それでも、足を前に運ぶことができたのは、自分を受け入れてくれた創価大の仲間が待っていたから。とくに9区を走る同じ姓の吉田凌は、最初に仲良くなった選手でもあり、チームに溶け込むための架け橋になってくれた。
「何度ももうやめたいと思ったほど、今回の箱根はきつかったんですけど、凌が9区に控えている。しっかり最後まで走りきって、タスキをつながなきゃっていう思いで、なんとか走りきることができました。そういった意味でも凌には感謝しています」
往路を終えた時点で、目標の3位には6分30秒以上の差がついていたが、なんとか7位に踏みとどまった。
【飛躍を遂げていたもうひとりの吉田】
響の分も挽回すべく、復路では吉田凌の出番だ。
1年時に8区8位と上々の箱根デビュー。前回は走ることが叶わなかったが、この1年で吉田凌は飛躍を遂げていた。
昨年2月に先輩の葛西潤(現・旭化成)とともにケニアで武者修行を敢行すると、5月の関東インカレはハーフマラソンで3位入賞と早速結果を残している。
さらに、編入してきた吉田響に刺激を受けこれまで以上に走り込むと、駅伝シーズンに入り、出雲、全日本と最長区間のアンカーを任されるまでになり、それぞれ区間5位、7位としっかり走りきった。出雲では準優勝のフィニッシュテープを切り、自信を深めていた。
そして、箱根では復路の要である9区を担うことになった。
9区を走った吉田凌 photo by Kitagawa Naoki
創価大の復路は6区の1年生、川上翔太が区間3位と好走し、2人を抜いて5位に押し上げる活躍を見せた。
「けっこういい流れで来ていたので、その流れに乗ってひとつでも順位を上げることが自分の役目だと思っていました」
吉田凌がタスキを受けた時は再び7位に下がっていたが、自分の役割をまっとうしチームに勢いを取り戻そうと意気込んで走り始めた。
しかし、結果は区間15位。
「自分の走りがうまくできなくて、悔いの残る走りになってしまいました」
14.5kmの横浜駅前までは8位の早大に差を詰められることなく走っていたが、終盤に逆転を許し、順位をひとつ落としてしまった。
【リベンジに燃えるダブル吉田】
響に続き、凌も2回目の箱根は思うように走れず、厳しさを味わった。
チームは総合8位となり5年連続のシード権は確保した。だが、今回は、総合3位以内をチーム目標に掲げ、城西大とともにダークホースと目されていただけに、これで満足するわけにはいかなかった。

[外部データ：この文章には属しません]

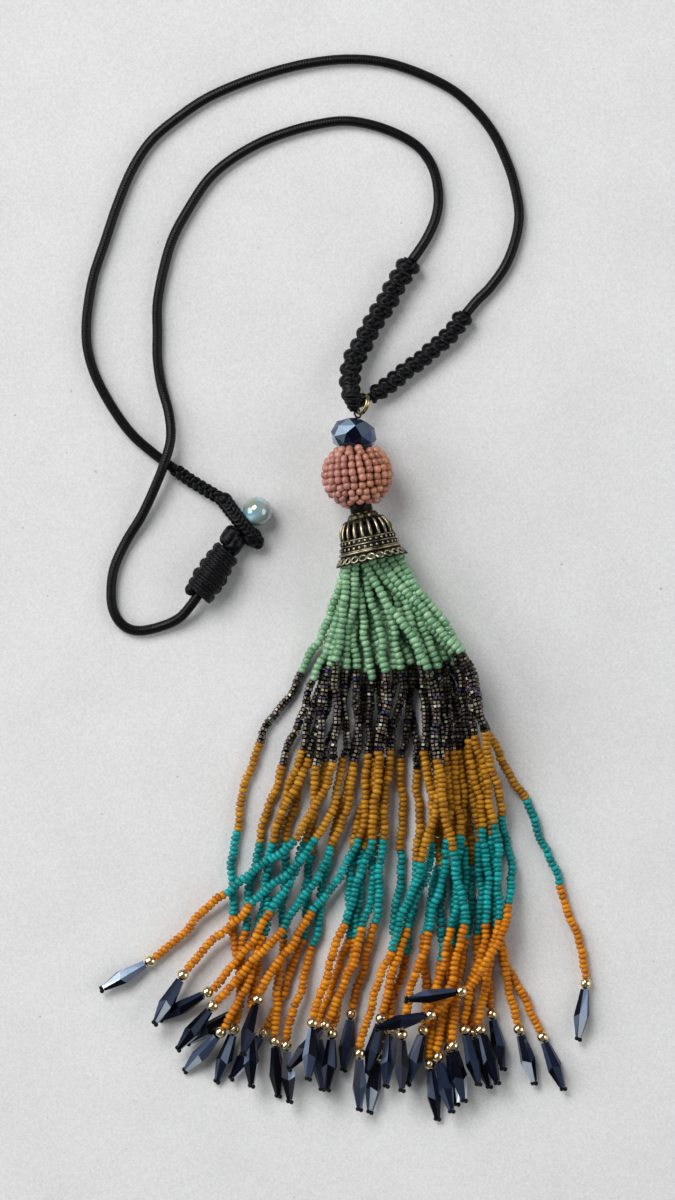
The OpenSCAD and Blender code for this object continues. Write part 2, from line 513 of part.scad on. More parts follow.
// The height at which a point of a strand must lie to clear one stretch of a lower strand
// Stations are [x, y, z, radius]
REACH = 9;                        // two pieces of thread further apart than this can't meet
NEAR_END = 4;                     // the last stations of a strand, which the straight ends of others can meet
ALL = 99;
function rest_on(p, r, a, b) =
    abs(p[0] - a[0]) > REACH || abs(p[1] - a[1]) > REACH ? 0 :
    let (run = flat(b) - flat(a), t = limited((p - flat(a)) * run / (run * run), 0, 1))
    let (low = a + t * (b - a))
    let (reach = r + low[3] + strand_gap, away = p - flat(low), rise = reach * reach - away * away)
    rise > 0 ? low[2] + sqrt(rise) : 0;
function rest_height(p, r, below, from, to) = max(concat([r], [for (low = below)
    let (last = len(low) - 2)
    each [for (m = [max(from, 0):min(to, last)]) rest_on(p, r, low[m], low[m + 1])]]));

// A strand seen from above: [x, y] at each of its stations
function strand_plan(row, start) =
    let (route = concat([start - 2 * cap_h * flat(CAP_WAY), start], row))
    concat(
        [for (i = [0:4], k = [0:SECTION_STEPS[i] - 1]) curve_point(route, i + 1, k / SECTION_STEPS[i])],
        [row[4]]);

// A strand's place in the mouth of the cap, which the layers fill from the bottom, each in its own order
function before(layer) = layer == 0 ? 0 : MOUTH_LAYERS[layer - 1] + before(layer - 1);
function layer_of(i, layer = 0) = i < before(layer + 1) ? layer : layer_of(i, layer + 1);
function across(i) = (STRANDS[i][0] - flat(MOUTH)) * flat(MOUTH_SIDE);
function mouth_place(i) =
    let (layer = layer_of(i), first = before(layer), size = MOUTH_LAYERS[layer])
    let (rank = len([for (j = [first:first + size - 1]) if (across(j) < across(i)) 1]))
    let (up = (layer + 0.25) * LAYER_RISE - MOUTH_FILL)
    let (half = sqrt(MOUTH_FILL * MOUTH_FILL - up * up))
    MOUTH + (2 * rank / (size - 1) - 1) * half * MOUTH_SIDE + [0, 0, up];

// The strand's end: the gold bead and the drop lie along one straight line
function tail_radius(s) = s < gold_d ? gold_d / 2 : drop_d / 2 * lookup((s - gold_d) / drop_l,
    [[0, DROP_TOP], [DROP_BELLY, 1], [1, DROP_TOE]]);
TAIL_STATIONS = [for (s = [gold_d / 2:TAIL_STEP:TAIL_L]) s];

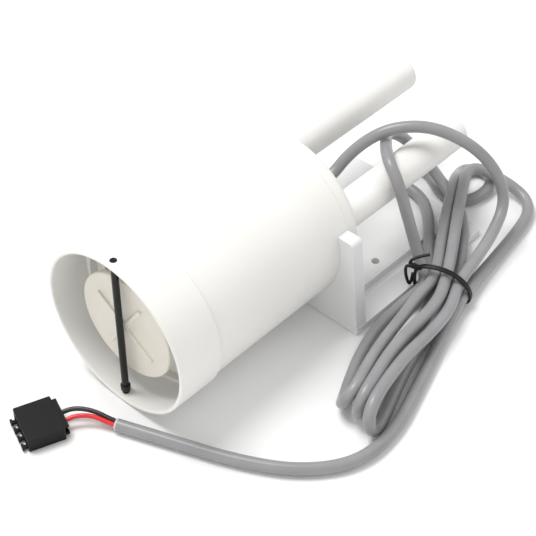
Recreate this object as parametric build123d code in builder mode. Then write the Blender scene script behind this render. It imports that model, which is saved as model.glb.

「シード権を獲得できてホッとしているところはありますが、チーム目標を達成できなかったのはやはり悔しい。個人としても、今回は(5区で)68分台を目標に掲げていたのでまったくダメでした。来年はふたりでリベンジをしっかり果たしたい。総合優勝を僕たちは来年度の目標に掲げているので、青学大や駒澤大に負けないような走りを『ダブル吉田』で見せていきたいと思います。この1年間、創価大にすごく支えられて頑張ってこられたので、来年は結果で恩返しを果たしたいです」
響は、早くも次回大会での活躍を誓う。
凌も思いは同じ。
「今回はまだまだ力不足の部分を感じたので、課題を一つひとつクリアし、一から積み上げていって、来年はエース区間で勝負できるように頑張っていきたいと思います」
ダブル吉田は、大学ラストイヤーに赤と青のストライプ旋風を巻き起こし、箱根路の頂点を狙いにいく。